Grannies are not normally people to be scared of, but you do get the creeps from these grannies and whatever they might be up to next, beginning with Her Ladyship. Her Ladyship gives Jen the chills right from the start. She never gives her name (“prefers to remain anonymous”) and never shows her face; she’s always veiled and she favours dark clothing. She’s also drawn at angles and distances that give the impression she operates at a distance and from the shadows. When she becomes Mayoress she switches from the veil to dark glasses that she never takes off, giving her a Mafia look. From the beginning to the end she never shows her face or gives her name, which makes her even more chilling.
To make the grannies even more frightening, they remain unseen each time they strike, so we never know just who is behind the attack and it’s hard for the victim to prove anything. Panels only show groping hands reaching out to pull a trick, utensils (feather dusters, canes, hatpins, scarfs, etc) being applied to victims, the threats the grannies leave behind, and the odd clue Jen finds. Compounding the terror is that the grannies are so crafty in what they do that they always keep one step ahead and win every time. However much people really know about what’s going on, nobody does anything. After all, they are old ladies, and it’s a hard thing to rise up against old ladies. All the same, nobody has any backbone. One attack from the grannies and they run scared from town – except Jen of course.
When the Mayor starts his campaign to modernise the town, the story goes in a vast change of direction. Up until this point it was episodic, with an unsavoury type getting a mysterious comeuppance at granny hands each week and driven out of town. Now the story structure switches to a full-scale story arc, with the grannies shifting from an underground movement to moving out more openly as an army and a political force that rises up to take over the town completely, with nobody but Jen realising.

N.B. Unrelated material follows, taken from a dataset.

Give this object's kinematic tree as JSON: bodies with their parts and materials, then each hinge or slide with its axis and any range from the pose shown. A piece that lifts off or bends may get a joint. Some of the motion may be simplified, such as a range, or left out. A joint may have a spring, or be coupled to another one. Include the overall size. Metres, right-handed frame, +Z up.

As the granny takeover unfolds, we wonder if Pat Mills was reading up on how Nazism came to power in Germany and why Hitler held such sway over the German people. We can definitely see the parallels. As with Hitler and Nazism, the granny movement starts off well and seems to be well intentioned; Her Ladyship does things that makes her extremely popular with her followers, just as as Hitler did with the Germans when he came to power. To her followers, Her Ladyship offers great benefits that are everything they could want and address their needs. It makes them feel like somebody, improves their lives, gives them great power, and shows everyone what Grey Power’s about. Nobody is able to touch them, and anyone who crosses them is always removed quickly, and serve them right too. As with the rise of Nazism, most people watching it all think it’s no big deal, serves good, and will benefit its subjects. At worst, the non-granny residents think it’s “a bit barmy”, but for the most part they just laugh at it. After all, these are just old biddies running the show. What harm can they do? Anyway, it’s to be expected they might be a bit dotty. As for this sudden turnback to Victorian times, aww, how quaint and nostalgic it is, the good old days are here again. Those who see the dark side of it (whether Jen or Winston Churchill) are voices crying in the wilderness.

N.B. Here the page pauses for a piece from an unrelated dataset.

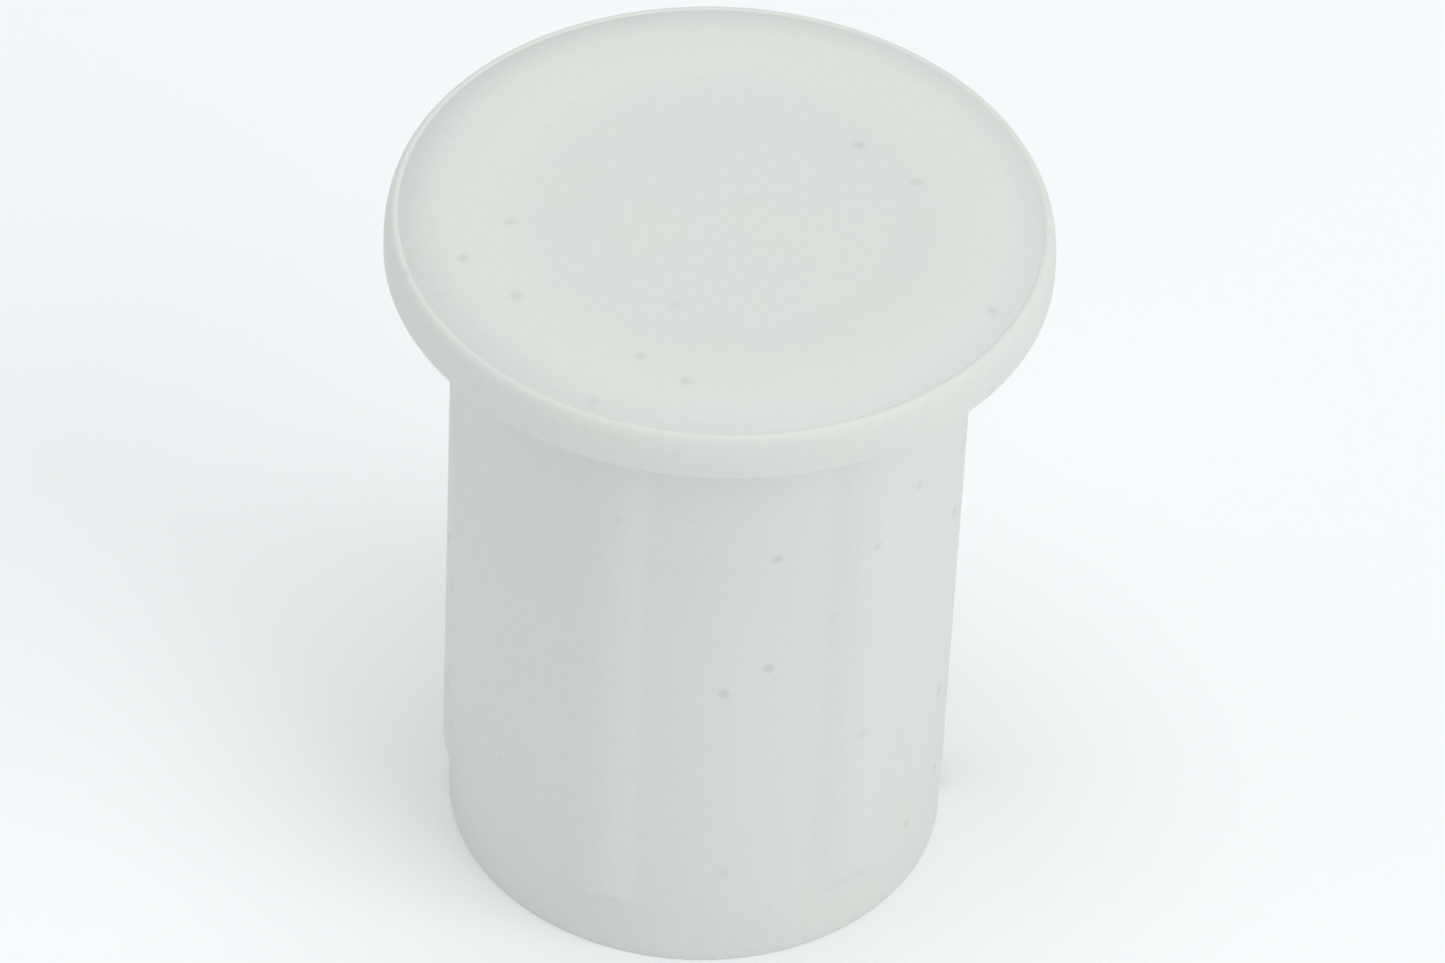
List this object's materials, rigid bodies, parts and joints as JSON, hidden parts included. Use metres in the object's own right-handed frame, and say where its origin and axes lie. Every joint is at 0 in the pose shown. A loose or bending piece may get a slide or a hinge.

As with Nazi Germany, the dark side of it is how extreme it becomes and targets those who do not fit into its ideals because the person leading it all (whether Her Ladyship or Hitler) is a fanatical dictator. But nobody but an isolated few can see what a dangerous fanatic that leader is and the extremes they are capable of for their ideals, because it’s veiled as something that serves good and benefits those who follow it. Even Jen does not understand just how fanatical Her Ladyship is until she sees the models, and realises Her Ladyship is a crazy woman who is out to rule like Queen Victoria of the town and have her very own Victorian kingdom with all her granny subjects.

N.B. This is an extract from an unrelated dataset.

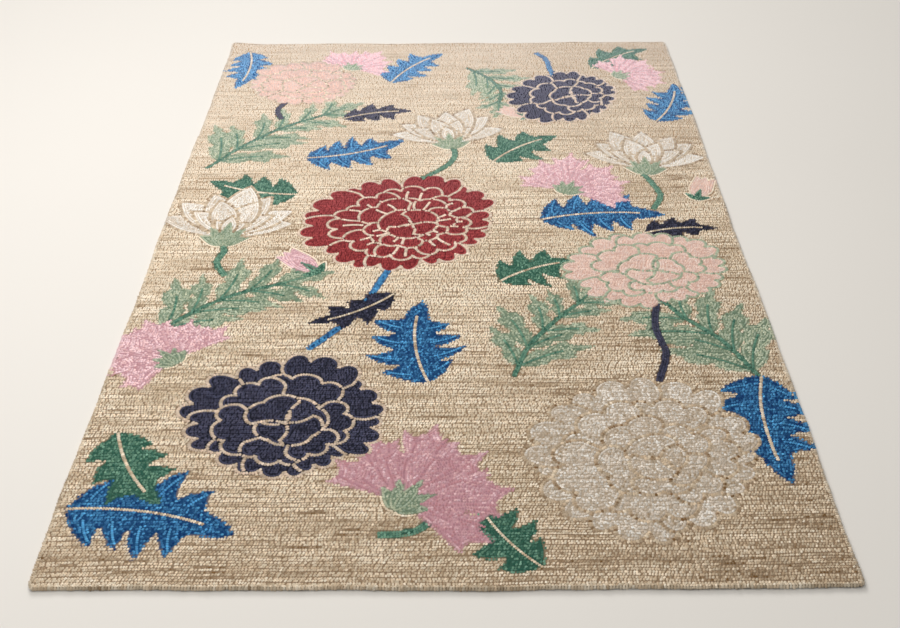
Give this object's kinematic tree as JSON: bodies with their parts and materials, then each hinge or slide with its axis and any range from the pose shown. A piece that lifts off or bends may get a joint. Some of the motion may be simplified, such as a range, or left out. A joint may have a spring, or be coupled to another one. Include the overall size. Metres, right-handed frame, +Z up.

The extreme led by this power-hungry fanatic is making the town exclusively granny and old-fashioned, to the exclusion of all those who are neither. Under her rule, everything in town must be how it was in the good old days, from architecture to transport. It becomes a crime to be young or modern, just as it became a crime to be non-Aryan, anti-Nazi or Jew in Nazi Germany. You don’t even have to be rude to a granny anymore to become a target of their retaliation. Simply not supporting the granny movement or not being able to do so makes you a target. Nobody but Jen seems to realise what’s going on, either because they don’t take it seriously or are blind to it. If anyone does realise it, they are likely to be too scared to speak out. Nobody puts up any fight or protest. The young people who have their perfectly sound houses condemned for no good reason just leave. There’s no picketing, demonstrations or marches on the town hall. The mod shop man just shuts up shop in terror after receiving the doll threat. The police arrest people who don’t support grannies at the party without charge or crime, because Her Ladyship ordered it. There are no human rights for anyone who isn’t a granny, but not a word is said about it. Her Ladyship has spies all over. Granny’s Town is turning into a police state right under everyone’s noses, and nobody but Jen realises. Had the storm not cut Her Ladyship’s reign short, we can just see it escalating into a reign of corruption, greed and terror for even her own subjects. Had the story been taken further, there can be little doubt Her Ladyship’s rule would have gone down this path.
Girls’ comics have shown time and time again that when things are taken to extremes they inevitably lead to disaster and threaten self-destruction. You must learn the lessons of moderation, tolerance, and understanding that your way is not everything. This is what the grannies learn the hard way when the flood makes them realise that granny rule to the exclusion of the young is ultimately doomed to failure and destroy itself. They cannot survive on their own and need young people for things they cannot do themselves because they are too old to do it. They also need severe reminding that they were once young themselves and these young people will in turn be old people someday. Old and young must live side by side in Granny’s Town, which they do happily once Her Ladyship is gone and the emergency made them forget their differences.
Further thoughts from Pat Mills
Pat Mills added via Twitter: “Gerry was inspired by Arsenic and Old Lace and possibly similar films. He gave me the story but because it was ‘his baby’, I did an okay job, rather than something more. Readers liked it okay, but weird mysteries were never as popular as ‘Cinderella’ stories. Great art.”